In the listing that follows, locate the line containing "for name, shape" and the line containing "point = shown.matrix_world". Retype exactly those two lines and every line between them, and nothing more.

+ + + + + + +

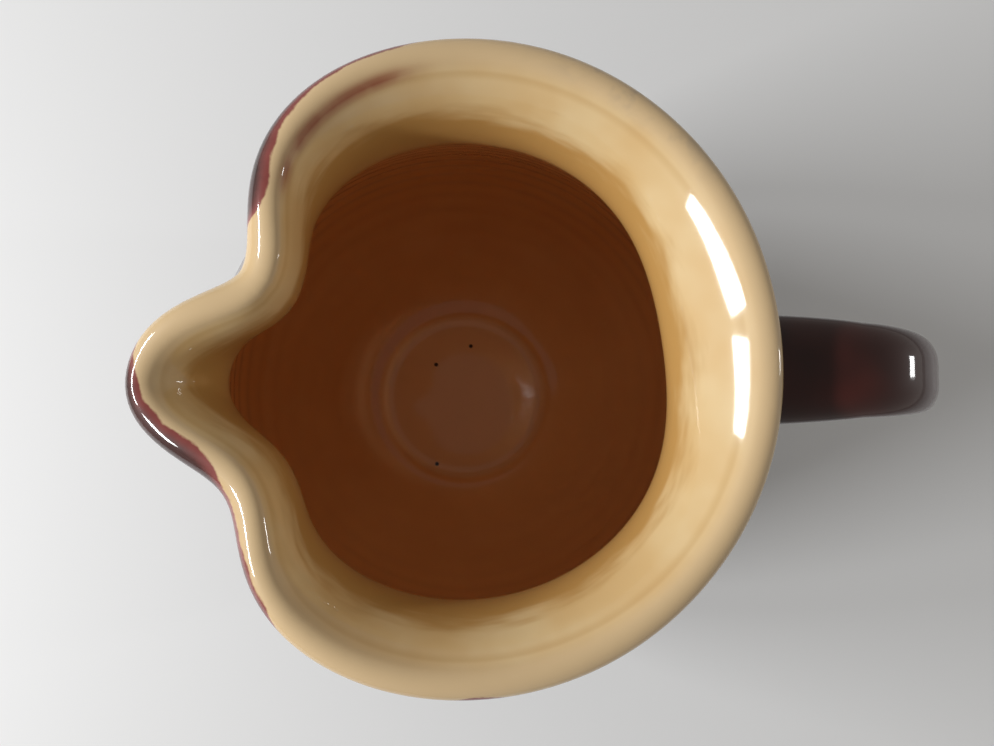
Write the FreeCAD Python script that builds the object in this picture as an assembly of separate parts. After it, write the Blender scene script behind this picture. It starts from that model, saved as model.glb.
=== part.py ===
import FreeCAD, Part

import math
import os

# A small glazed earthenware milk jug in one piece, as it is thrown: a round belly on a low foot, a
# drawn-in throat, a flared mouth with a rolled lip, a spout pinched into the lip, and a pulled
# strap handle opposite the spout.
#
# Millimetres. +Z is up and the jug stands on z = 0, with the axis of the wheel on Z. The handle
# points along +X and the spout along -X. Angles are in degrees, counter-clockwise from +X.

# Overall sizes
height = 150.0            # table to the crest of the lip
rim_radius = 56.0         # axis to the outer edge of the lip, where nothing is pinched
belly_radius = 65.5       # axis to the fullest part of the belly, outside
belly_height = 57.0       # table to the fullest part of the belly
wall = 5.0                # clay thickness of belly, neck and flare

# Mouth and neck
lip_thickness = 6.4       # the roll of clay along the edge of the mouth
flare_lean = 45.0         # how far the flare leans out from upright, just below the lip
throat_radius = 43.0      # axis to the narrowest place inside the neck
throat_drop = 17.0        # crest of the lip down to the narrowest place
shoulder_radius = 50.8    # axis to the outside of the shoulder, below the neck
shoulder_drop = 25.5      # crest of the lip down to that place
shoulder_lean = 16.5      # how far the shoulder leans out from upright there

# Foot and floor
foot_radius = 42.0        # axis to the outside of the foot
foot_height = 4.0         # the upright band of the foot
foot_round = 1.2          # worn edge where the foot meets the table
foot_land = 6.0           # width of the ring that touches the table
foot_recess = 3.0         # hollow turned into the underside
recess_taper = 1.5        # how much narrower the hollow is at its top
foot_rise = 1.6           # the belly springs from the foot this far above the upright band
foot_step = 1.2           # and this far outside it
foot_spread = 52.0        # the belly leaves the foot this far out from upright
floor_height = 8.0        # table to the glaze pool on the inside floor
pool_radius = 27.0        # axis to the edge of the round sunken pool
pool_depth = 1.6          # how far the pool lies below the floor around it
pool_step = 3.0           # half-width of the soft step round the pool
floor_slope = 15.0        # how steeply the floor comes down to the pool
dome_rise = 1.1           # crown of the pool's floor
dome_flat = 3.0           # radius of the level spot on that crown

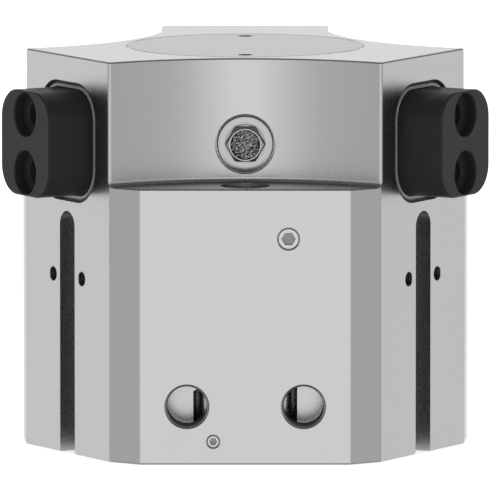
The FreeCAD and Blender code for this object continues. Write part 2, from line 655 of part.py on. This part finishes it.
def build():
    parts = {
        "housing": make_housing(),
        "top_cover": make_top_cover(),
        "top_cover_seal": o_ring(COVER_R - COVER_SEAL_SECTION, COVER_SEAL_SECTION, sum(COVER_GROOVE) / 2),
        "base_cap": make_base_cap(),
        "base_cap_seal": o_ring(sum(CAP_GROOVE_R) / 2, CAP_SEAL_SECTION, CAP_THICKNESS - CAP_SEAL_SECTION),
        "rod_bush": ring(ROD_R + SHAFT_GAP, BUSH_R, BUSH_FOOT_Z, DRIVE_FLOOR_Z),
        "rod_seal": make_rod_seal(),
        "upper_stop_ring": ring(15.0, 19.0, CYLINDER_TOP_Z - 1.0, CYLINDER_TOP_Z),
        "lower_stop_ring": ring(12.0, 16.0, CAP_BOSS_TOP_Z, CAP_BOSS_TOP_Z + 1.1),
        "vent_plug": make_vent_plug(),
        "vent_seal": make_vent_seal(),
        "vent_filter": make_vent_filter(),
        "duct_plug_upper": make_duct_plug(UPPER_DUCT, 5.0, 2.55),
        "duct_plug_lower": make_duct_plug(LOWER_DUCT, 4.0, 1.45),
        "channel_plug_left": make_channel_plug(-1),
        "channel_plug_right": make_channel_plug(1),
        "piston": make_piston(),
        "wedge_core": make_wedge_core(),
        "rod_joint_seal": o_ring(6.2, 0.5, PISTON_TOP_Z - 9.5),
        "drive_screw": make_drive_screw(),
    }
    for name in PISTON_GROOVES:
        parts[name] = make_piston_ring(name)
    for side, angle in JAW_ANGLES.items():
        parts["jaw_" + side] = turned(make_jaw(), angle)
        parts["jaw_seal_" + side] = turned(make_jaw_seal(), angle)
        parts["jaw_wiper_" + side] = turned(make_jaw_wiper(), angle)
    return parts


def main():
    os.makedirs("parts", exist_ok=True)
    for name, shape in build().items():
        solids = len(shape.Solids)
        if not shape.isValid() or solids != 1:
            raise ValueError("%s is not one valid solid (%d)" % (name, solids))
        shape.exportStep("parts/%s.step" % name)
        print("%-18s %8.2f cm3" % (name, shape.Volume / 1000))


main()
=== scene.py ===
"""Looks for a sealed three-jaw pneumatic gripper: materials, fine pieces, stage, light and camera.

Metres, +Z up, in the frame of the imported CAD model. Threads are drawn along +X and are then turned to the
direction of their hole.
"""
import json
import math
import random

import bmesh
import bpy
from mathutils import Matrix, Vector


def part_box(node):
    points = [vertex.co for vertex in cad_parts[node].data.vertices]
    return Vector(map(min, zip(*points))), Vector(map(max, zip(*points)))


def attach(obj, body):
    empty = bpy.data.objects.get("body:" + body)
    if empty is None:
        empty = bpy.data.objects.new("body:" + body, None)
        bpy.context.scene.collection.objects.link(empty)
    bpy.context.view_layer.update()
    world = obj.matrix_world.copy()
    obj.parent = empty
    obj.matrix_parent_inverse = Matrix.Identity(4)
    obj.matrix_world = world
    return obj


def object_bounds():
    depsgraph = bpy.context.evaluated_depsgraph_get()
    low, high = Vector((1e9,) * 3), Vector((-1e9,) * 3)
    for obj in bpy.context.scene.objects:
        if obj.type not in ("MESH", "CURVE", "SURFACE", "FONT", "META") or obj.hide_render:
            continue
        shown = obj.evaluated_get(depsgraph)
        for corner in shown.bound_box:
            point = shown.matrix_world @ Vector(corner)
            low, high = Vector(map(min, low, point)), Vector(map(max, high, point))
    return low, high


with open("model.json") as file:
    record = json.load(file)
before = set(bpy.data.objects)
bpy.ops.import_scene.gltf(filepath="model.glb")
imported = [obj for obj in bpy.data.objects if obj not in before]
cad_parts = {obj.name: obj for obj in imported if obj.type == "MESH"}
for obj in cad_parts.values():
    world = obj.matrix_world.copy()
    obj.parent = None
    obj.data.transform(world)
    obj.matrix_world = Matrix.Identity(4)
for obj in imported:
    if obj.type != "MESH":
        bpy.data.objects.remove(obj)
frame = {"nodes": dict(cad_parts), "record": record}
CAD_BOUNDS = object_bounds()

MM = 0.001
JAW_ANGLES = {"left": 210.0, "right": 330.0, "rear": 90.0}
PORT_ANGLE = 270.0
PLUG_FACE_Y = -40.6 * MM

# Wiper: its band is flat up to the first distance from the axis, its lip begins at the second; its colour
# has painted shade in the band and a painted highlight on the lip
WIPER_BAND_END = 41.22 * MM
WIPER_LIP_START = 41.4 * MM

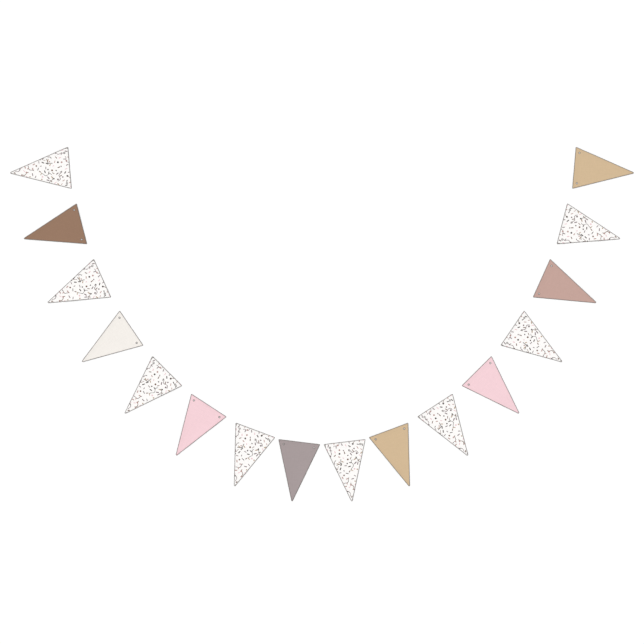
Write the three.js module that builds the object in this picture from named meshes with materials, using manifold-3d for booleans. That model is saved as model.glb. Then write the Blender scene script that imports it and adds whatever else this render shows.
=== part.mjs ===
// Fabric bunting: sixteen cloth flags laid out flat in one wide arc, tips outwards.
// Millimetres, +Z up. Each flag lies on the surface, with its underside at z = 0.
import * as THREE from 'three';
import { mergeVertices } from 'three/addons/utils/BufferGeometryUtils.js';
import Module from 'manifold-3d';

// One flag, measured to the sharp corners of its cut triangle.
const FLAG_WIDTH = 200;
const FLAG_DROP = 292;
const TOP_CORNER_RADIUS = 3;
const TIP_RADIUS = 4;

// The cloth, and the overlocked edge and eyelet rims that stand a little above it.
const CLOTH_THICKNESS = 1.2;
const EDGE_THICKNESS = 1.8;
const EDGE_WIDTH = 3;

// The eyelets, two in each flag.
const EYELET_RADIUS = 3.2;
const EYELET_RIM_WIDTH = 2;
const EYELET_ACROSS = 72;
const EYELET_DOWN = 20;

// How finely a rounded corner or an eyelet is stepped.
const CURVE_SEGMENTS = 6;
const SMALLEST_CORNER = 0.5;

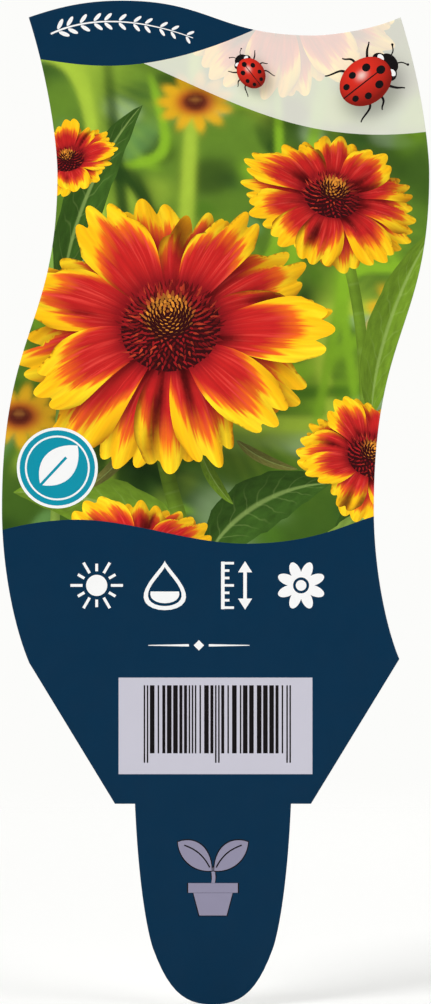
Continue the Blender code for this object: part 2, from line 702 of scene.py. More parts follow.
@dataclass
class Stem:
    """A round green stalk along a curve, brightest on its right side, at crown."""

    knots: Knots
    half_width: float
    tint: Colour
    seed: int
    steps: int = 22
    dark: float = 0.72
    bright: float = 0.45
    crown: float = 0.35

    def cutouts(self) -> list[Cutout]:
        """Makes the stalk.

        Returns:
            Its one shape.
        """
        t = np.linspace(-1, 1, 5)
        grid = ribbon(bezier(*self.knots, self.steps), self.half_width, t)
        light = self.dark + self.bright * np.clip(1 - np.abs(t - self.crown), 0, 1)
        grain = grain_grid(np.linspace(0, 1, len(grid))[:, None], 0.5, light)
        edge = np.vstack([grid[:, 0], grid[::-1, -1]])
        return [Cutout(Ink.LEAF, edge, True, self.tint, self.seed * 2.3, grid, grain)]


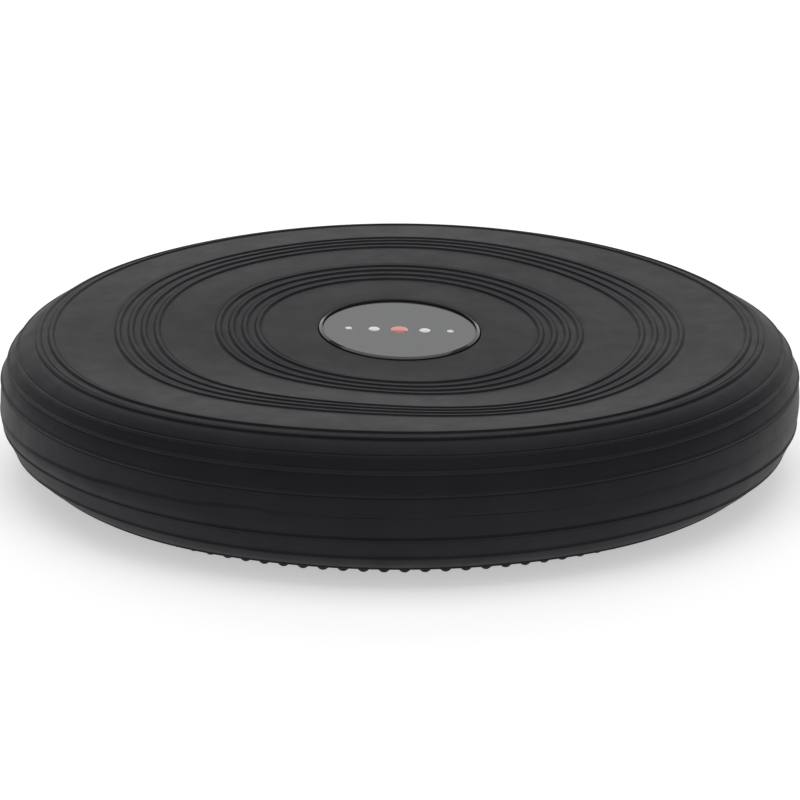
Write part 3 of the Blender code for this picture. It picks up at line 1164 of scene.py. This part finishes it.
def floor():
    """A flat plate that the disc stands on, far wider than the view."""
    reach = 6.0
    mesh = bpy.data.meshes.new("studio_floor")
    corners = [(-reach, -reach, 0), (reach, -reach, 0), (reach, reach, 0), (-reach, reach, 0)]
    mesh.from_pydata(corners, [], [(0, 1, 2, 3)])
    piece = bpy.data.objects.new("studio_floor", mesh)
    bpy.context.scene.collection.objects.link(piece)
    # white acrylic with a weak light under it: pale and even, with only a soft shadow
    material, tree, shader = new_material("backlit_opal_acrylic", "#eeeeee", 0.9)
    shader.inputs["Emission Color"].default_value = linear("#ffffff")
    shader.inputs["Emission Strength"].default_value = 0.48
    # the floor is clear from below, so that the underside can be looked at
    clear = add_node(tree, "ShaderNodeBsdfTransparent")
    side = add_node(tree, "ShaderNodeNewGeometry")
    mix = add_node(tree, "ShaderNodeMixShader", links=[(0, side.outputs["Backfacing"])])
    tree.links.new(shader.outputs[0], mix.inputs[1])
    tree.links.new(clear.outputs[0], mix.inputs[2])
    tree.links.new(mix.outputs[0], tree.nodes["Material Output"].inputs["Surface"])
    mesh.materials.append(material)


def soft_light(name, place, aim, width, height, power):
    """A rectangular soft light at a place, turned to the aim; sizes in metres, power in watts."""
    lamp = bpy.data.lights.new(name, "AREA")
    lamp.shape = "RECTANGLE"
    lamp.size = width
    lamp.size_y = height
    lamp.energy = power
    lamp_object = bpy.data.objects.new(name, lamp)
    lamp_object.location = place
    direction = Vector(aim) - Vector(place)
    lamp_object.rotation_euler = direction.to_track_quat("-Z", "Y").to_euler()
    bpy.context.scene.collection.objects.link(lamp_object)


floor()
soft_light("back_softbox", (0.0, 3.0, 1.45), (0.0, 0.0, 0.0), 4.6, 2.5, 29.5)
soft_light("overhead_softbox", (0.0, 0.2, 3.0), (0.0, 0.0, 0.0), 3.0, 3.0, 34)

world = bpy.data.worlds.new("studio_air")
world.use_nodes = True
world.node_tree.nodes["Background"].inputs["Color"].default_value = linear("#ffffff")
world.node_tree.nodes["Background"].inputs["Strength"].default_value = 0.32
bpy.context.scene.world = world
bpy.context.scene.view_settings.view_transform = "Standard"

view_elevation = math.radians(17.4)
view_distance = 5.0
view_width = 0.3312  # across the view at the disc's axis
aim_right = 0.2 * mm
aim_height = parting_height - 2.6 * mm
camera = bpy.data.cameras.new("camera")
camera.sensor_width = 36.0
camera.lens = camera.sensor_width * view_distance / view_width
camera.clip_end = 100.0
camera_object = bpy.data.objects.new("camera", camera)
back = Vector((0.0, -math.cos(view_elevation), math.sin(view_elevation)))
camera_object.location = Vector((aim_right, 0.0, aim_height)) + back * view_distance
camera_object.rotation_euler = (-back).to_track_quat("-Z", "Y").to_euler()
bpy.context.scene.collection.objects.link(camera_object)
bpy.context.scene.camera = camera_object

+ + + + + + +

- **Task output**:
    for name, shape in build().items():
        solids = len(shape.Solids)
        if not shape.isValid() or solids != 1:
            raise ValueError("%s is not one valid solid (%d)" % (name, solids))
        shape.exportStep("parts/%s.step" % name)
        print("%-18s %8.2f cm3" % (name, shape.Volume / 1000))


main()
=== scene.py ===
"""Looks for a sealed three-jaw pneumatic gripper: materials, fine pieces, stage, light and camera.

Metres, +Z up, in the frame of the imported CAD model. Threads are drawn along +X and are then turned to the
direction of their hole.
"""
import json
import math
import random

import bmesh
import bpy
from mathutils import Matrix, Vector


def part_box(node):
    points = [vertex.co for vertex in cad_parts[node].data.vertices]
    return Vector(map(min, zip(*points))), Vector(map(max, zip(*points)))


def attach(obj, body):
    empty = bpy.data.objects.get("body:" + body)
    if empty is None:
        empty = bpy.data.objects.new("body:" + body, None)
        bpy.context.scene.collection.objects.link(empty)
    bpy.context.view_layer.update()
    world = obj.matrix_world.copy()
    obj.parent = empty
    obj.matrix_parent_inverse = Matrix.Identity(4)
    obj.matrix_world = world
    return obj


def object_bounds():
    depsgraph = bpy.context.evaluated_depsgraph_get()
    low, high = Vector((1e9,) * 3), Vector((-1e9,) * 3)
    for obj in bpy.context.scene.objects:
        if obj.type not in ("MESH", "CURVE", "SURFACE", "FONT", "META") or obj.hide_render:
            continue
        shown = obj.evaluated_get(depsgraph)
        for corner in shown.bound_box:
            point = shown.matrix_world @ Vector(corner)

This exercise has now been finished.